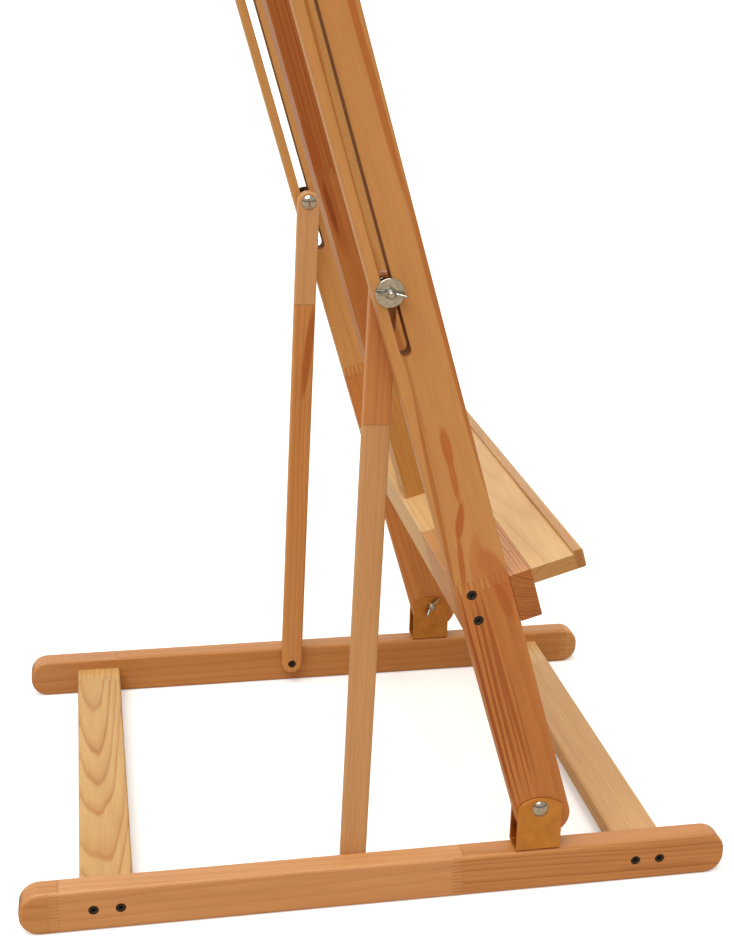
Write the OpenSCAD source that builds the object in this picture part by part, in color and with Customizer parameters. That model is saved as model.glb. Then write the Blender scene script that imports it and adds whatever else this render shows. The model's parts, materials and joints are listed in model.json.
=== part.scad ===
// Wooden studio easel: a floor base with two runners, a leaning frame that pivots in two
// sheet-metal brackets, two braces whose upper bolts run in slots and set the lean, a tray
// and a canvas holder that slides on a central mast.
// The origin is on the floor at the middle of the base. -Y is the painter's side.

/* [Base] */
// Length of each floor runner
runner_len = 700; // [600:1:900]
// Width of the base over the outer faces of the runners
base_w = 507; // [420:1:640]
// Height of a runner
runner_h = 45; // [40:1:60]
// Thickness of a runner
runner_t = 25; // [22:1:34]
// Corner radius at the ends of a runner
runner_end_r = 20; // [6:0.5:20]
// Width of a cross member, front to back
cross_w = 51; // [40:1:70]
// Thickness of a cross member
cross_t = 19; // [15:0.5:25]
// Distance of each cross member's middle from the middle of the base
cross_at = 268; // [215:1:300]
// Height of the middle of a cross member above the floor
cross_z = 23; // [15:0.5:26]

/* [Frame] */
// Lean of the frame from upright, in degrees
lean = 16.5; // [12:0.5:24]
// Distance of the frame's pivot in front of the middle of the base
pivot_front = 152; // [120:1:180]
// Height of the frame's pivot above the runners
pivot_rise = 47; // [44:1:56]
// Width of an upright, front to back
upright_w = 53; // [46:1:66]
// Thickness of an upright
upright_t = 20; // [17:0.5:26]
// Length of an upright above its pivot
upright_top = 1400; // [1200:1:1700]
// Length of an upright below its pivot
upright_foot = 34; // [28:0.5:36]
// Corner radius at the foot of an upright
foot_r = 22; // [12:0.5:22]
// Corner radius at the head of an upright
head_r = 8; // [2:0.5:20]
// Distance of the pivot from the upright's rear face
pivot_back = 24.5; // [20:0.5:32]

/* [Slots and braces] */
// Width of the slot in an upright
slot_w = 10; // [9.5:0.1:12]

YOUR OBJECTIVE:
Find every line that has "part" in it, then return those lines.

WRITTEN SOLUTION:
Write the OpenSCAD source that builds the object in this picture part by part, in color and with Customizer parameters. That model is saved as model.glb. Then write the Blender scene script that imports it and adds whatever else this render shows. The model's parts, materials and joints are listed in model.json.
=== part.scad ===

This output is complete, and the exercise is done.